Every waypoint is unlocked and available directly from your map. You can go anywhere at any time, chasing randomised 'bounty' events that challenge you to fulfil a range of varied objectives. Well, killing stuff in the main. This keeps the action fresh and unpredictable, further improved by time-sensitive optional challenges and cursed chests that reward slaughter with bonus loot. When you've got a few friends in tow and pump up the difficulty, it's fantastic fun.
Each successful five bounties lets you open a Nephalem Rift: a randomly-rolled dungeon populated by enemies taken from throughout the game and ending with a major boss. At best it's a fascinating way to see how critters from different acts compliment each other, though Rifts can sometimes feel slightly overlong and can get a little repetitive depending on the foe selection. Still, it's a damn sight better than grinding away against exactly the same content over and over again. Repetitive 'runs' are a thing of the past, and good riddance too.

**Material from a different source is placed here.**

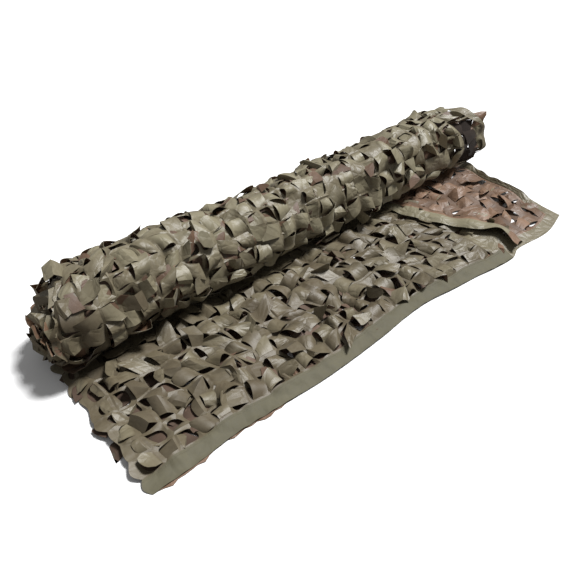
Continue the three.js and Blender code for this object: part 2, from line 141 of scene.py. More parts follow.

Don't get me wrong: Blizzard should have created an all-new IP designed specifically for consoles rather than port over the final chapter of a trilogy. It's lazy and smacks of settling for second best rather than pushing the bar. But thankfully the finished product is still an absolute blast, and somehow makes holding down a single button for hours on end feel... awesome.
- Smooth and cathartic dungeon-crawling with great co-op multiplayer
- Reaper Of Souls' Act V content makes the game feel complete...
- ... not to mention Adventure Mode and the Crusader
- Addictive and limitless loot grinding, plus some nifty new tweaks (e.g. Nemesis attacks)
- Hold A. Forever.
- Tiny eye-straining UI - why can't we scale it?
- Unsatisfying story if you haven't played the original Diablo
- Some weak early bosses and overly short fourth act (pump up the difficulty!)
The Short Version: Holding the 'A' button for hours at a time shouldn't be this much fun.